Sesame seeds are mainly graded based on several characteristics, including colour, oil content, moisture content, and purity.





Another way to rank the quality of sesame seeds is whether the Outer husk removed or not

Hulled sesame seeds are the highest quality and have had the outer husk removed. They are light in colour and have a mild, nutty flavour. These seeds are often used in sweet dishes and are popular in baking.


Natural sesame seeds are the next highest quality. They have had the husk removed, but they may still have some pieces of the husk attached. They are usually a little darker in colour than hulled seeds and have a slightly stronger flavour.

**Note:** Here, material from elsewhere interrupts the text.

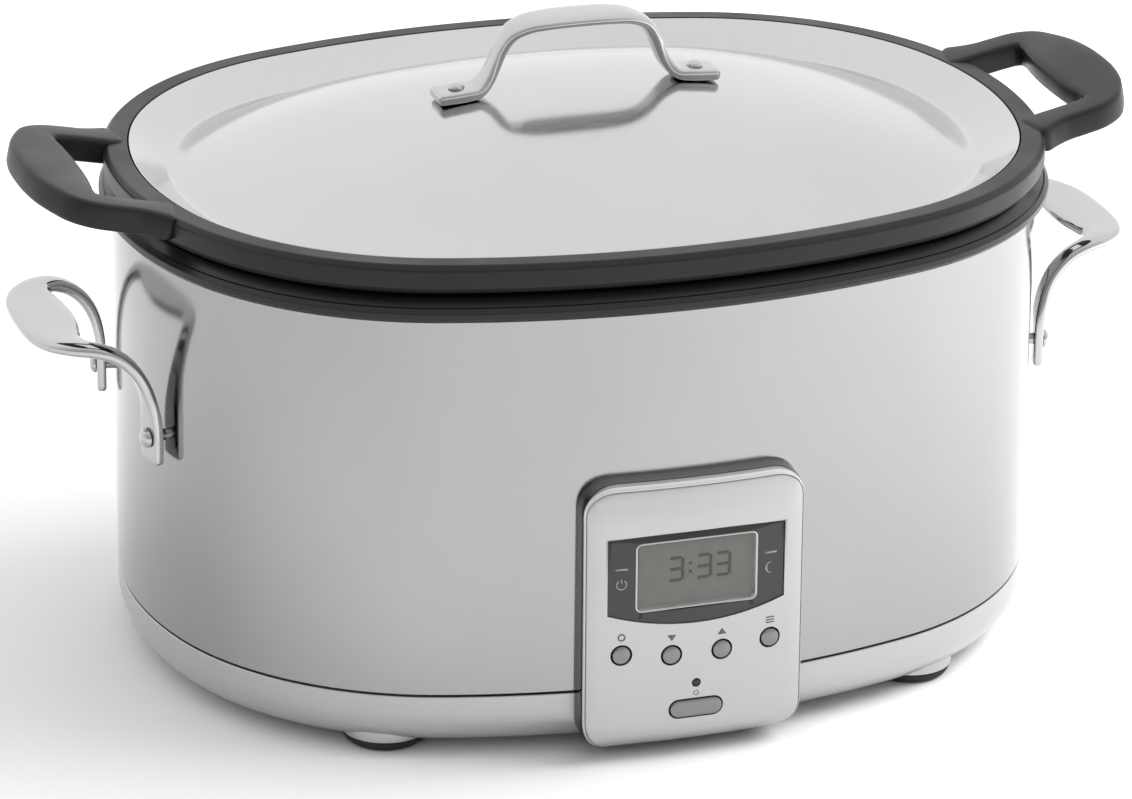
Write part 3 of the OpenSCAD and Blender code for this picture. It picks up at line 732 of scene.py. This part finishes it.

Unhulled sesame seeds are the lowest quality. They have not had the husk removed and are therefore darker in colour and have a more bitter flavour. They are often used in savoury dishes and are popular in Asian cuisine.


In addition to these grades, there are also various types of sesame seeds that differ in colour, size, and flavour. For example, black sesame seeds are smaller and have a stronger, more pungent flavour than white sesame seeds.


Furthermore, the quality of sesame seeds is determined by a combination of factors, including the variety of the sesame plant, the growing conditions, the harvesting and processing methods, and the storage and transportation of the seeds. Factors such as temperature, humidity, and exposure to light and air can all affect the quality of sesame seeds.